If a hypercube or cube is close to the viewer (relative to its size), perspective is important. If the hypercube or cube is far away (like a six-sided die sitting a few feet away on a table), then the 2D projection approaches the orthographic case.

 

[hevans1944]

@Xeno Xenox, I am gonna take a wild-ass guess and say you are probably really good with topology, too. Thanks for the explanation. It has never occurred to me that everything can be looked at from all sorts of different perspectives and projections, although during every-day life, I think I at least subconsciously try to keep an open mind and make efforts to "think outside the box"... assuming I can figure out who, what, when, and where the damn box is, and why it should concern me.

 

[bigone5500]

...

The function generator gets the job done, but it isn't elegant. The next step is to generate the waveform with an ATtiny and build it out as a small and simple self-contained circuit.

Could this be close to the waveform generator you used?

http://www.technoblogy.com/show?QVN

 

[Xeno Xenox]

For the circuit version, I used an ATtiny25 with RC low-pass filters connected to two PWM outputs:



The resulting scope trace is noisier, but it's quite recognizable:



To answer the question from @bigone5500, I based my design on information gathered from the ATtiny25 datasheet, the book "Make: AVR Programming" by Elliot Williams and the following application note from Atmel on configuring the ATtiny25 for high speed (64 MHz internal clock rate) PWM:

http://www.atmel.com/images/atmel-2542-using-the-avr-high-speed-pwm_applicationnote_avr131.pdf

I am driving the PWM clock at 32 MHz in the above scope trace, because it results in fewer stray readings and the best image overall.

 

[bigone5500]

For the circuit version, I used an ATtiny25 with RC low-pass filters connected to two PWM outputs:

View attachment 27691

The resulting scope trace is noisier, but it's quite recognizable:

View attachment 27693

To answer the question from @bigone5500, I based my design on information gathered from the ATtiny25 datasheet, the book "Make: AVR Programming" by Elliot Williams and the following application note from Atmel on configuring the ATtiny25 for high speed (64 MHz internal clock rate) PWM:

http://www.atmel.com/images/atmel-2542-using-the-avr-high-speed-pwm_applicationnote_avr131.pdf

I am driving the PWM clock at 32 MHz in the above scope trace, because it results in fewer stray readings and the best image overall.

I'm going to assume I can use an ATTiny85 to do the same thing...??? What are the cap and resistor values you used?

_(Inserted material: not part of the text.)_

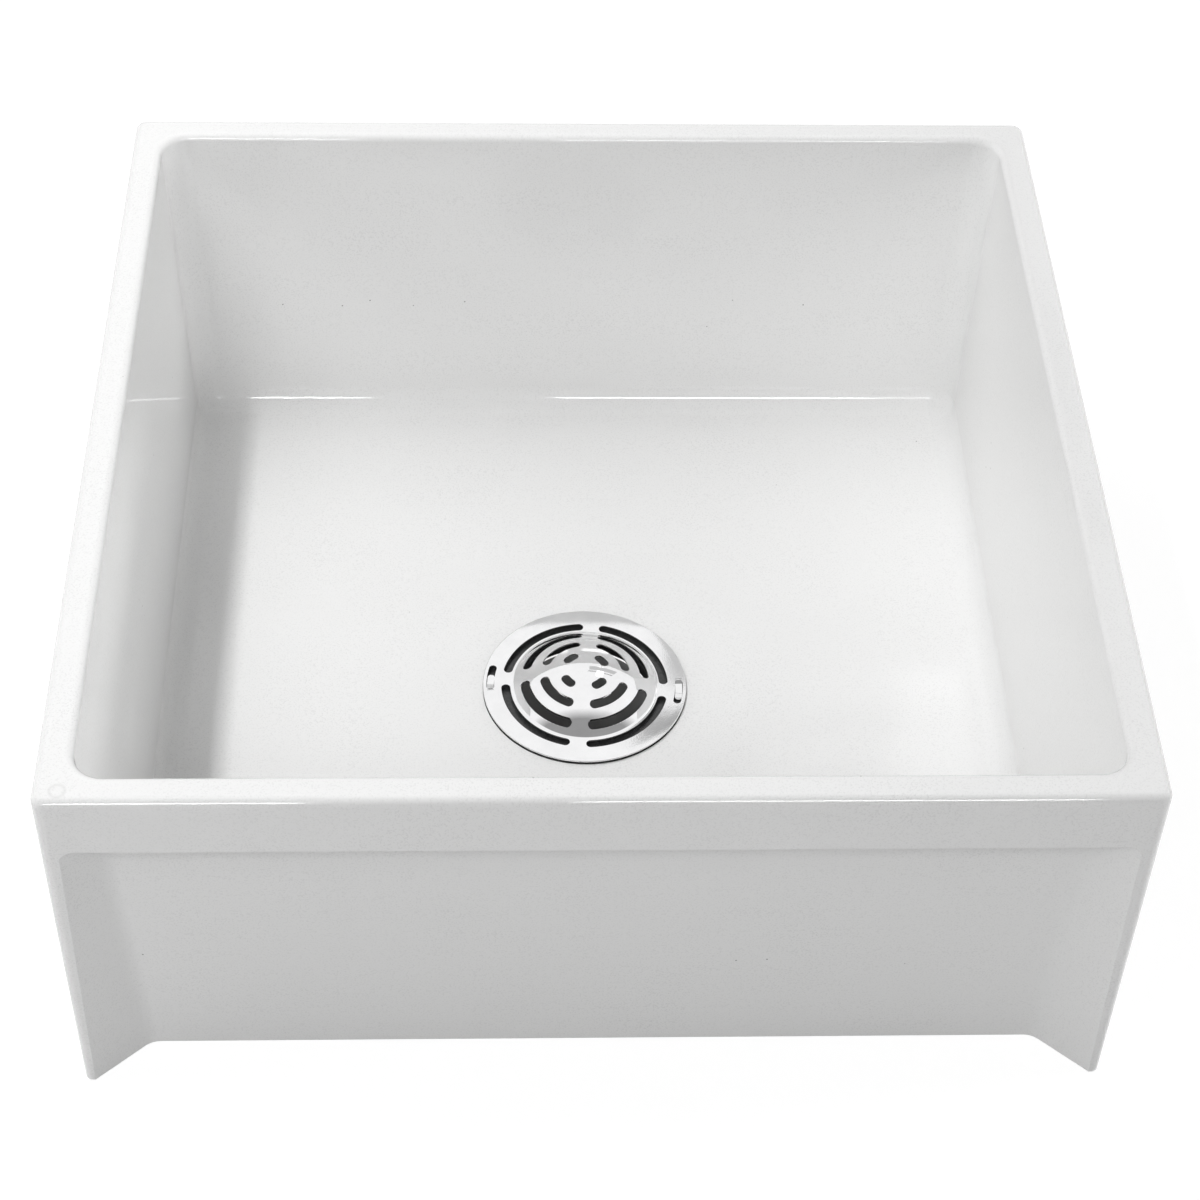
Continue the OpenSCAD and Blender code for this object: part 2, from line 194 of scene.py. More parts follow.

Also, what scope did you use to capture the image? Built in function generator?

 

[Xeno Xenox]

I'm going to assume I can use an ATTiny85 to do the same thing...??? What are the cap and resistor values you used? Also, what scope did you use to capture the image? Built in function generator?

Absolutely!

I believe the only difference is the ATtiny85 has four times as much memory as the ATtiny25.

 

[Xeno Xenox]

What are the cap and resistor values you used? Also, what scope did you use to capture the image? Built in function generator?

I used R = 1K and C = 0.1uF, which gives a cut-off frequency around 1600 Hz.

I used a Rigol DS1102E oscilloscope in X-Y mode to view the waveforms. The hypercube images you see are bitmap screen captures directly from the scope to a USB thumb drive.

The wires you see in the circuit photo above are just +5 Vcc (one red wire) and GND (two dark blue wires). There are no other inputs to the circuit. To program the ATtiny25, I used an Arduino and WinAVR. There are great instructions for this in the first chapter or two of the "Make: AVR Programming" book by Elliot Willams.